Ce texte de Marie-Claude Pendleton est tiré de notre numéro 155.
Incursions
L’intérêt que j’ai toujours eu pour la photographie ancienne m’a amenée à poursuivre mes recherches formelles en ce sens. J’investis plus particulièrement le mouvement pictorialiste du 19e siècle ainsi que le procédé photographique du daguerréotype. Dès lors, le tableau représente en quelque sorte une image disparue, sorte de vestige hors du temps.
Le développement de mon travail s’inscrit dans cette recherche. L’idée du paysage devient à la fois effacement et expérience vécue et cette idée du paysage évolue à travers et dans la mémoire où surgissent les empreintes et les traces de ce qui a disparu. Et, paradoxalement, mon travail témoigne d’un lieu de résistance et de résilience.

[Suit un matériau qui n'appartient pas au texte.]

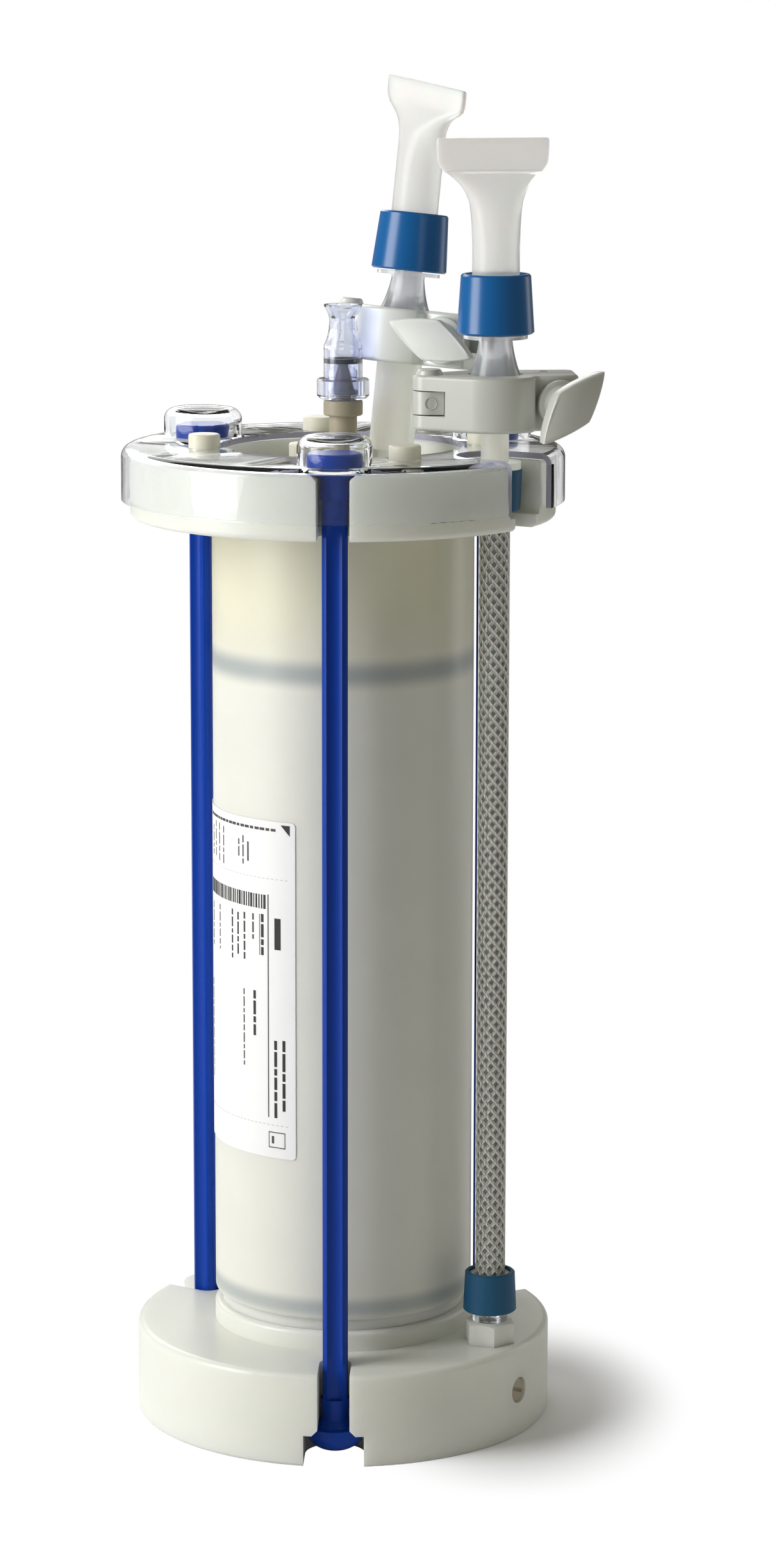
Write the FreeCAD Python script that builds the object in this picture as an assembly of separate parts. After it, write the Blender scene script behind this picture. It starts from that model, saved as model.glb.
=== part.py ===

J’élabore des repères microscopiques des plaques du daguerréotype. Cet objet clos, fermé sur lui-même, se traduit par une surface peinte en monochrome et en demi-teintes, trames de multiples successions de couches transparentes et opaques. On y retrouve des sédiments de graphites, composés organiques ; fixés dans une matière soluble, peints puis soustraits ; je veux, par ce geste de dépouillement, suggérer à la fois la force et la fragilité.

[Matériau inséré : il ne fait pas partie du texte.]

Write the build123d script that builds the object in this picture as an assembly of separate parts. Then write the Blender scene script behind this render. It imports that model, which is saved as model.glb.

Ce qui m’intéresse, c’est la sur-fréquentation et l’usure du milieu naturel. Mon regard se porte sur cette anthropisation, et cette incursion me permet des réflexions à la fois critiques et lyriques, une vision et la mise en abyme de ces conséquences. Toutefois, je désire mettre en évidence la beauté de ce territoire en mutation ainsi que dévoiler un sentiment suscité par l’événement plutôt que sa représentation. C’est l’évocation d’une altération morphologique, traces topographiques de la nature. Le tableau devient l’image et le répertoire de ces divers stigmates.
Je tiens donc à explorer l’esthétique de l’usure et la dégradation de la matière qui disparaît. C’est, pour moi, une révélation brutale de ce qui a été et qui n’existe plus, autrement dit, des surfaces de mémoires réanimées à travers des impressions fantomatiques.
Mes recherches formelles sont dirigées vers la représentation de la lumière, présente ou absente, ombre et clarté. Ces atmosphères floues épousent une multitude de points de vue et on y retrouve une succession de séquences stratifiées, imprégnées de tensions, de formes opaques, et d’éléments géométriques.
Ces paysages disparus rendent compte de la vision d’un espace imprécis à l’échelle chromatique d’une cartographie fragmentée.